Happiness. That was going to be my destination. I want to be happy one day, I read in one of my old diaries recently when I visited San Jose. I felt if I could just be happy, then life would be perfect.
I obviously outgrew the concept of having a perfect life as my goal. I grew out of that a long time ago. What I realized somewhere along the way is that happiness was never what I was really after. It was peace. Peace, or just feeling content.
Here is the thing though: I used to thrive on chaos. Growing up with severe depression, I got used to chaos in my head at all times. My head was the worst place to be, but I didn’t know anything else. I also learned that the only way I could get attention that I desperately needed was to cause chaos in my home. Picking fights with my sister, doing things to get attention, saying things to get attention. I could not articulate it at the time, but what I really wanted to be seen.
That is what we all want though right? We want to be seen, we want to be heard. We matter. We all matter. That said, it is only natural that an innately human desire is to be seen in a way and told that we matter.
Unfortunately, this desire continued on into adulthood where even recently, I find myself wanting to cause chaos in my own life. I cannot tell you how many times I get urges to do that thing… text someone I shouldn’t, start an argument unnecessarily, reach for something that is toxic for me.

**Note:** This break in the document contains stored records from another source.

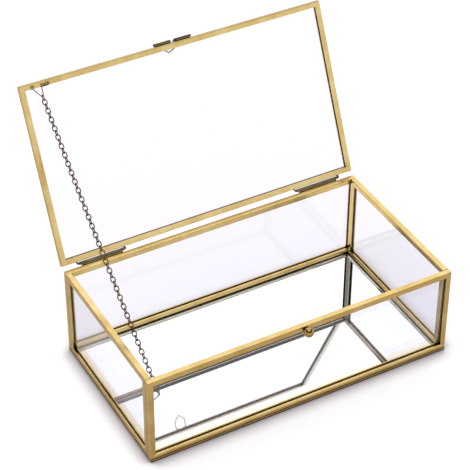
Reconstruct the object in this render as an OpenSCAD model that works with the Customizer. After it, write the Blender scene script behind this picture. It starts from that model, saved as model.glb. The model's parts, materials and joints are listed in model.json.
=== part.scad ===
/* [Box] */
// Length of the box, outside the came
box_len = 254; // [200:1:320]
// Depth of the box, front to back, outside the came
box_depth = 140; // [110:1:180]
// Height of the body, from the table to the top of the rails
body_h = 77.5; // [60:0.5:100]
// Depth of the lid, from its hinge edge to its front edge
lid_depth = 139.4; // [110:0.2:180]
// Gap between the shut lid and the body's rails, which the staple's feet need
lid_gap = 1; // [1:0.1:1.4]
// Angle that the lid opens through, from shut
lid_open = 114.7; // [100:0.1:120]

/* [Came and glass] */
// Thickness of the wall and lid came, across the pane
came_w = 4.8; // [4.2:0.1:6]
// How far a came strip reaches over its pane
came_lip = 4.2; // [3.2:0.1:6]
// Wall between the pane's edge and the outside of the came
came_web = 0.8; // [0.5:0.1:1.2]
// Radius of the came's folded outer edges
came_round = 0.6; // [0.3:0.05:0.9]
// Height of the shallow came round the base
base_h = 2.8; // [2.6:0.1:4]
// Thickness of the glass panes
glass_t = 2; // [1.6:0.1:2.4]
// Thickness of the mirror in the base
mirror_t = 2; // [1.4:0.1:2.2]

/* [Hinge] */
// Length of each hinge tube
hinge_len = 38; // [20:1:60]
// Distance from the end of the box to the near end of a hinge tube
hinge_inset = 13.5; // [10:0.5:30]
// Outside radius of the hinge tubes
hinge_r = 1.2; // [1:0.05:1.5]
// Radius of the wire in the hinge tubes
hinge_wire_r = 0.6; // [0.5:0.05:0.7]
// Running clearance between a wire and the tube that it turns in
running_gap = 0.05; // [0.03:0.01:0.09]
// Distance of the hinge axis behind the back of the box
hinge_back = 1.6; // [1.6:0.1:2.2]
// Height of the hinge axis above the body's rails
hinge_up = 1.2; // [1.2:0.1:1.8]

/* [Latch] */
// Length of each latch tube
latch_tube_len = 14; // [9:0.5:20]
// Gap between the two latch tubes
latch_tube_gap = 3.4; // [3:0.1:5]
// Outside radius of the latch tubes
latch_tube_r = 1; // [0.9:0.05:1.3]
// Radius of the latch loop's wire
latch_wire_r = 0.45; // [0.35:0.05:0.5]
// Distance of the latch's pivot in front of the lid's edge
latch_out = 1.35; // [1.2:0.05:2]
// Height of the latch's pivot above the lid's underside, with the lid shut
latch_up = 3.8; // [3:0.1:4.2]
// Angle between the lid's top and the resting latch loop
latch_rest = 47.5; // [45:0.5:90]
// Drop of the latch loop, from its pivot to its tip
latch_drop = 15.5; // [14.8:0.1:18]
// Width of the latch loop, between the middles of its wires
latch_loop_w = 9.4; // [9:0.1:13]
// Diameter of the ball catch
ball_d = 7.5; // [6:0.1:8]
// Distance of the ball's middle in front of the rail
ball_out = 5; // [4.4:0.1:7]

/* [Chain stay] */
// Wire of the chain's links, as a diameter
link_wire = 0.6; // [0.5:0.05:0.8]
// Width of a link
link_w = 4.1; // [3.6:0.1:4.4]
// Pitch that the links have as near as the span allows
link_pitch = 3.55; // [3.2:0.05:4]
// Free play between two links
link_play = 0.05; // [0.03:0.01:0.1]
// Slope of the chain at its ends against its span, as it sags with the lid open
chain_sag = 2.6; // [0.5:0.1:6]
// Distance of the lower anchor from the left end of the box
eye_x = 11.2; // [9:0.1:13]
// Distance of the lower anchor behind the front of the box
eye_y = 8.2; // [8:0.1:12]
// Drop of the lower anchor below the top of the body
eye_drop = 18; // [12:0.5:30]
// Distance of the upper anchor from the left end of the box
staple_x = 15; // [12:0.5:24]
// Distance of the upper anchor from the lid's front edge, with the lid shut
staple_y = 10.4; // [8:0.1:16]
// Distance of the upper anchor below the lid's underside, with the lid shut
staple_drop = 3.6; // [3:0.1:8]
// Distance of the staple's outer solder bead to the left of the upper anchor
staple_left = 5; // [4:0.1:8]
// Distance of the staple's inner solder bead to the right of the upper anchor
staple_right = 7.6; // [4:0.1:12]
// Radius of the wire of the staple and the chain eye
anchor_wire_r = 0.4; // [0.3:0.05:0.45]

/* [Hidden] */
$fn = 48;

// Sides of a framed panel, as the turn of the strip about the panel's middle
BOTTOM = 0;
LEFT = 90;
TOP = 180;
RIGHT = 270;

came_gold = "#c9a552";
tube_brass = "#a8864a";
chain_gold = "#b8934a";
solder_gold = "#b59a5e";
clear_glass = [0.93, 0.94, 0.97, 0.3];
silver_mirror = "#dfe6ea";

wall_h = body_h - base_h;
side_len = box_depth - 2 * came_w;
lid_front = box_depth / 2 - lid_depth;
past = 1;                       // cutting tools run this far past what they cut
knuckle = 1.15;                 // size of the knuckle at a wire's bend, against the wire

hinge_y = box_depth / 2 + hinge_back;
hinge_z = body_h + hinge_up;
hinge_bore_r = hinge_wire_r + running_gap;
hinge_leg_gap = 0.3;            // between a tube's end and the bent end of its wire
hinge_leg_z = body_h + lid_gap + came_w / 2;
hinge_bead_r = 0.95;

latch_y = lid_front - latch_out;
latch_z = body_h + lid_gap + latch_up;
latch_bore_r = latch_wire_r + running_gap;
latch_leg_x = latch_tube_gap / 2 - latch_wire_r - 0.05;
latch_clear = latch_tube_r + latch_wire_r + 0.4;
latch_shoulder = latch_clear + 1.8;
latch_waist = latch_drop - 5;
latch_flat_r = 0.9 * latch_wire_r;      // half of the hammered loop's thickness

ball_z = body_h - came_lip / 2;
ball_neck_r = 1.3;
ball_foot_r = 2.1;
ball_foot_t = 0.5;

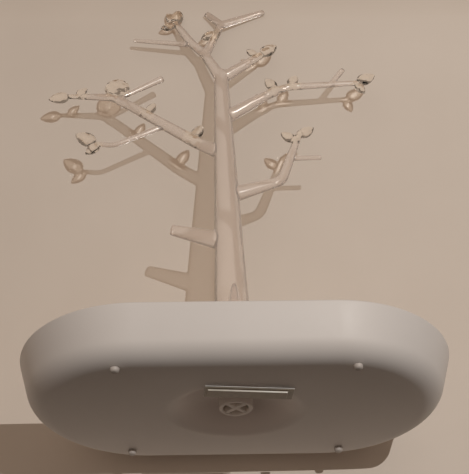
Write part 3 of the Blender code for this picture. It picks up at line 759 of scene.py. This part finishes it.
bpy.ops.object.select_all(action="DESELECT")
bpy.ops.mesh.primitive_plane_add(size=TABLE_SIZE, location=TABLE_AT,
                                 rotation=(math.radians(90 + TABLE_LEAN), 0, 0))
table = bpy.context.object
table.name = "table"
bpy.ops.object.transform_apply(location=True, rotation=True, scale=True)
# Past the crown the table bends away softly, so that the tree stays in front of it when it is lifted.
bpy.ops.object.mode_set(mode="EDIT")
select_points(table, lambda at: at.z > 0)
bpy.ops.transform.translate(value=up_the_table(TABLE_LEAN, -TABLE_TAKEN))
for lean, length in TABLE_BEND:
    bpy.ops.mesh.extrude_edges_move()
    bpy.ops.transform.translate(value=up_the_table(lean, length))
bpy.ops.object.mode_set(mode="OBJECT")
bpy.ops.object.shade_smooth()
shader, at = new_finish("table", table)
grainy = at.node("TexNoise", {"Vector": at, "Scale": 9.0, "Detail": 4.0})
tint = grainy.node("ValToRGB", {"Fac": grainy},
                   {"stops": [(0.3, (0.70, 0.62, 0.545)), (0.7, (0.74, 0.66, 0.585))]})
# How much light the table throws back is set by height: none far below, and most just under the tray.
BOUNCE_LOW = -0.16            # the height at which the ramp starts, and how much height it covers
BOUNCE_SPAN = 1 / 6
height = at.node("SeparateXYZ", {0: at}, output=2)
bounce = height.node("ValToRGB", {"Fac": (height - BOUNCE_LOW) * (1 / BOUNCE_SPAN)},
                     {"stops": [(0.1, (0.0, 0.0, 0.0)), (0.40, (0.36, 0.31, 0.26)),
                                (0.66, (1.0, 0.895, 0.79)), (1.0, (0.84, 0.745, 0.65))]})
seen = at.node("LightPath", {}, output="Is Camera Ray")
lit = tint.node("Mix", {"Factor": seen, "A": bounce, "B": tint}, {"data_type": "RGBA"}, output=2)
lit.into(shader, "Base Color")
shader.inputs["Roughness"].default_value = 0.65
table_nodes = table.data.materials[0].node_tree
back = at.node("NewGeometry", {}, output="Backfacing")
clear = at.node("BsdfTransparent", {})
either = at.node("MixShader", {"Fac": back, 1: Wire(table_nodes, shader.outputs[0]), 2: clear})
either.into(table_nodes.nodes["Material Output"], "Surface")
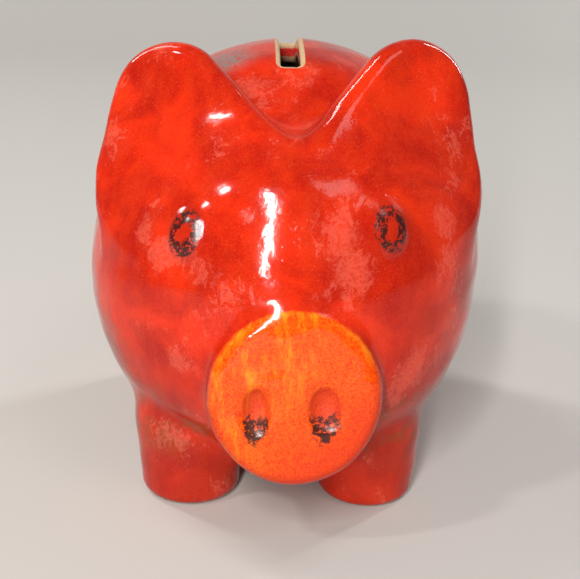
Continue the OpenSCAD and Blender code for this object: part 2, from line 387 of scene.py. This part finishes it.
def build_skin(h):
    """Mesh of the field at a pitch of h mm, its vertices drawn onto the surface."""
    lo = np.array([-BARREL_R - 4, BY - FRONT - 4, -3.0])
    hi = np.array([BARREL_R + 4, BY + REAR + 4, 118.0])
    n = np.ceil((hi - lo) / h).astype(int) + 1
    axes = [lo[k] + h * np.arange(n[k]) for k in range(3)]
    planes = []
    yy, zz = np.meshgrid(axes[1], axes[2], indexing="ij")
    flat = np.stack([yy.ravel(), zz.ravel()], 1)
    block = max(1, int(250000 / len(flat)))
    for i in range(0, n[0], block):
        xs = axes[0][i:i + block]
        p = np.concatenate([np.column_stack([np.full(len(flat), x), flat]) for x in xs])
        planes.append(field(p).reshape(len(xs), n[1], n[2]))
    f = np.concatenate(planes)
    verts, quads = surface_nets(f, lo, h)
    for _ in range(2):
        d = in_chunks(field, verts)
        g = in_chunks(lambda q: gradient(field, q), verts)
        g2 = np.maximum((g * g).sum(1), 0.2)
        step = np.clip(d / g2, -0.6 * h, 0.6 * h)
        verts = verts - g * step[:, None]
    return verts, quads


def make_object(name, verts, faces):
    me = bpy.data.meshes.new(name)
    me.vertices.add(len(verts))
    me.vertices.foreach_set("co", (verts / 1000.0).astype(np.float32).ravel())
    me.loops.add(faces.size)
    me.loops.foreach_set("vertex_index", faces.astype(np.int32).ravel())
    me.polygons.add(len(faces))
    me.polygons.foreach_set("loop_start", np.arange(0, faces.size, 4, dtype=np.int32))
    me.polygons.foreach_set("use_smooth", np.ones(len(faces), bool))
    me.update(calc_edges=True)
    me.validate()
    ob = bpy.data.objects.new(name, me)
    bpy.context.scene.collection.objects.link(ob)
    return ob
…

What I learned is that I crave chaos because it is all I have allowed myself to know. It is all that I believed I deserved. I was afraid of anything that wasn’t chaos because it was so foreign to me. While I have been in Bismarck, one of my biggest learning curves and also areas of extreme growth has been my tolerance for peace.
I am making peace with peace. I am learning that life does get chaotic but I have ways to make it less chaotic for myself. I don’t have to respond to that text. I don’t have to reach out to a friendship that is beyond its expiration date. I don’t have to go near toxicity. I don’t have to start a fire. I can let the dust settle. I don’t have to check someone’s social media. AND if I don’t, then inner peace is much more achievable.
I am learning to be OK with quiet nights where I don’t talk to anybody and just because I don’t…it does not mean that I don’t have anyone. I have many people that I love dearly and that love me. I am just learning to be okay with the sound of my own thoughts. I am learning to think through things just me and God, without anyone else’s voice being the guide. I am learning to handle my intense emotions and to ride them like a wave because they do eventually crash. I am learning to love coming home to quiet. Some call it quiet, some call it loneliness (I used to call it loneliness)… but I call it peace. I am learning to love peace.